◆ EXERCISE TASK:
Spot every line with the word "bending" and return it.

◆ EXCERPTED DATA:
-- -- --
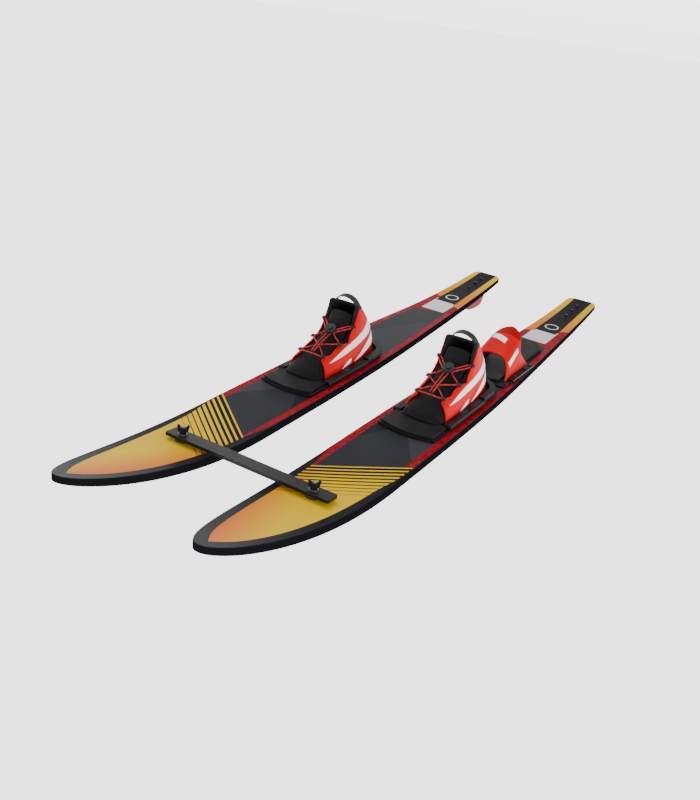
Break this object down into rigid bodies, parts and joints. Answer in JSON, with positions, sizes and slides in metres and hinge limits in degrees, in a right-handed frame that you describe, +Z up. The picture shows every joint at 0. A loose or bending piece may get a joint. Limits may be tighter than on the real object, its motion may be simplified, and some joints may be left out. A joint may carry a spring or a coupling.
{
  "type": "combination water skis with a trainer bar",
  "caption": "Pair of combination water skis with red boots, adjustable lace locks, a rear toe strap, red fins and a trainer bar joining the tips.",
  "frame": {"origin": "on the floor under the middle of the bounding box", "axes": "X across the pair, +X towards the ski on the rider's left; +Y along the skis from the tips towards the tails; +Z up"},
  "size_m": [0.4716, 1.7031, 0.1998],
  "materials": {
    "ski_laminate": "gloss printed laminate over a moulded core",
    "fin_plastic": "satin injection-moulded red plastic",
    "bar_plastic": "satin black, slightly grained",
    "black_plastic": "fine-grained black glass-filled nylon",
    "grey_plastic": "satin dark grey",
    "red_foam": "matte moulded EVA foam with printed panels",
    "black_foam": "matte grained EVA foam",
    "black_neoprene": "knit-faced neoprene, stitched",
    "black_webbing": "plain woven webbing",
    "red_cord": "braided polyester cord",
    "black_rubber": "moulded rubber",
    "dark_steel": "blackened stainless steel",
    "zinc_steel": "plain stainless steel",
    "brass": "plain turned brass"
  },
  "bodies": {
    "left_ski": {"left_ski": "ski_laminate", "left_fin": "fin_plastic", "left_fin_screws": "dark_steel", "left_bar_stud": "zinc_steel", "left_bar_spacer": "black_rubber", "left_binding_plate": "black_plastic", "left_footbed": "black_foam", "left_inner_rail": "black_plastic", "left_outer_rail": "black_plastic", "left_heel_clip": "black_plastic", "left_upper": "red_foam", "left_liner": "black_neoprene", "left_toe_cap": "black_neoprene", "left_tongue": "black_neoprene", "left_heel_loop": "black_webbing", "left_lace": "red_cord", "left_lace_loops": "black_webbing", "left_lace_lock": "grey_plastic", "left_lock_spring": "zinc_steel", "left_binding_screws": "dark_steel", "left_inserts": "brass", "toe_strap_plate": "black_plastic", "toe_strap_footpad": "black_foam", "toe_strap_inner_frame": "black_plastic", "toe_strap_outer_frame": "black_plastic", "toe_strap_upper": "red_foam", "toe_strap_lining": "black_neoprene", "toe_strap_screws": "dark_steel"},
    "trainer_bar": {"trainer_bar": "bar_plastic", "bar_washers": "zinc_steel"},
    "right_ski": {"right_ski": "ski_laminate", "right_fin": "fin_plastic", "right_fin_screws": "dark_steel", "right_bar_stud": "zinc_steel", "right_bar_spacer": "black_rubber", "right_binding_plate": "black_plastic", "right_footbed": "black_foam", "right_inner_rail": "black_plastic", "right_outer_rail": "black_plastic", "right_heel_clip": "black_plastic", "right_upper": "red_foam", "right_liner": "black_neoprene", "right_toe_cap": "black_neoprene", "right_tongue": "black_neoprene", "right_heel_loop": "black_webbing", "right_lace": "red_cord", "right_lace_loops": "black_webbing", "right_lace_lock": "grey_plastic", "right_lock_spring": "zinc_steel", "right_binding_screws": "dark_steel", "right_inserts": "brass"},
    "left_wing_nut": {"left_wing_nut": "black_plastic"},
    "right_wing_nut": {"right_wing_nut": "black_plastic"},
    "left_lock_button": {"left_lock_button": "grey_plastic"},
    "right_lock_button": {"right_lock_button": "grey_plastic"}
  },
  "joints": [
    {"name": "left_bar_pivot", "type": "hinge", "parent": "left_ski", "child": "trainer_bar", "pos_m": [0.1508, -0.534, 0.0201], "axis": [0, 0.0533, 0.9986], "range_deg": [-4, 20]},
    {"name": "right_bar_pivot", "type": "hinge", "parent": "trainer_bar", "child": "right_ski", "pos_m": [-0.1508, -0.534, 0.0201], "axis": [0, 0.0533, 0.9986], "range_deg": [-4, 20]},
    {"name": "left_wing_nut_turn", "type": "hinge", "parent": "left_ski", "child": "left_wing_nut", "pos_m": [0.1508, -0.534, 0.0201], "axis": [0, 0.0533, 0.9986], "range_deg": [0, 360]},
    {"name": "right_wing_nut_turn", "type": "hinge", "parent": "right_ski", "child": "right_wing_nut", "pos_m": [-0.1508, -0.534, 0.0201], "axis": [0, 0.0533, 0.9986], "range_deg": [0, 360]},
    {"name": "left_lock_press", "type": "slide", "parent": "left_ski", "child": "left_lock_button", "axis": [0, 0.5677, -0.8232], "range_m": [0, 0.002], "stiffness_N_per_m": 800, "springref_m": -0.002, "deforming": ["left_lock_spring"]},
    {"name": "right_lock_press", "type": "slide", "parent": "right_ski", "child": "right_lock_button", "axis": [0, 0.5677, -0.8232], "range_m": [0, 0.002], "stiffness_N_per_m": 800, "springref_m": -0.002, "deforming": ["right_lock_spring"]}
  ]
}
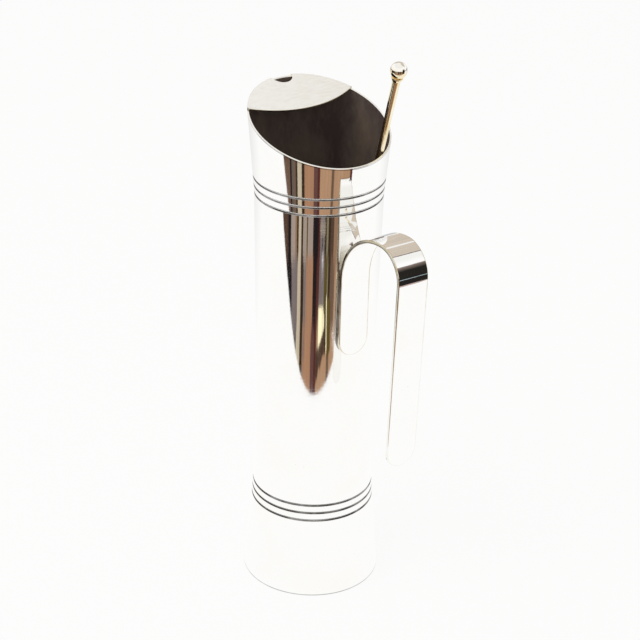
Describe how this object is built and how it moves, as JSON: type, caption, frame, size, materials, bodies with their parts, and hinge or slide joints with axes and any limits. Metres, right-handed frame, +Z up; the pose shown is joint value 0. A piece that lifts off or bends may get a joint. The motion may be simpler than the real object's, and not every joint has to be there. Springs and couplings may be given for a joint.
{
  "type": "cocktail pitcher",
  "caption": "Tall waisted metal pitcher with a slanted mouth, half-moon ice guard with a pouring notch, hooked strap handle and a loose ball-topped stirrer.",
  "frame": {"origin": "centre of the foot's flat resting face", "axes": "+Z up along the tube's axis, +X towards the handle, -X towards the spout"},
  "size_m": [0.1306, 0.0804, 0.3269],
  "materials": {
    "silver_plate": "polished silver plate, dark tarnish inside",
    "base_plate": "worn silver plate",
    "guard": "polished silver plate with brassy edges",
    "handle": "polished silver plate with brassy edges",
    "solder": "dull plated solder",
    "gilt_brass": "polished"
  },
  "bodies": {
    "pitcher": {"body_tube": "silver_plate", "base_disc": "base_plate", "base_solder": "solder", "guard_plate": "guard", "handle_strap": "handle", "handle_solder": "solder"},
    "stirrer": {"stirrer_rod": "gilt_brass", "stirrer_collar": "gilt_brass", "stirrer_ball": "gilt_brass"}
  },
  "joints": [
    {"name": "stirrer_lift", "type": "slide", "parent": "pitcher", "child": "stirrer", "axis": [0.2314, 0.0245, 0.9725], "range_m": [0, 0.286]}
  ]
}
-- -- --
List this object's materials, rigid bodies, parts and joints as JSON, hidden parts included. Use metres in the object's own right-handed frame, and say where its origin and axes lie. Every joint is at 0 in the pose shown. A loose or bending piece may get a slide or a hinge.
-- -- --
◆ FULL SOLUTION:
Break this object down into rigid bodies, parts and joints. Answer in JSON, with positions, sizes and slides in metres and hinge limits in degrees, in a right-handed frame that you describe, +Z up. The picture shows every joint at 0. A loose or bending piece may get a joint. Limits may be tighter than on the real object, its motion may be simplified, and some joints may be left out. A joint may carry a spring or a coupling.
List this object's materials, rigid bodies, parts and joints as JSON, hidden parts included. Use metres in the object's own right-handed frame, and say where its origin and axes lie. Every joint is at 0 in the pose shown. A loose or bending piece may get a slide or a hinge.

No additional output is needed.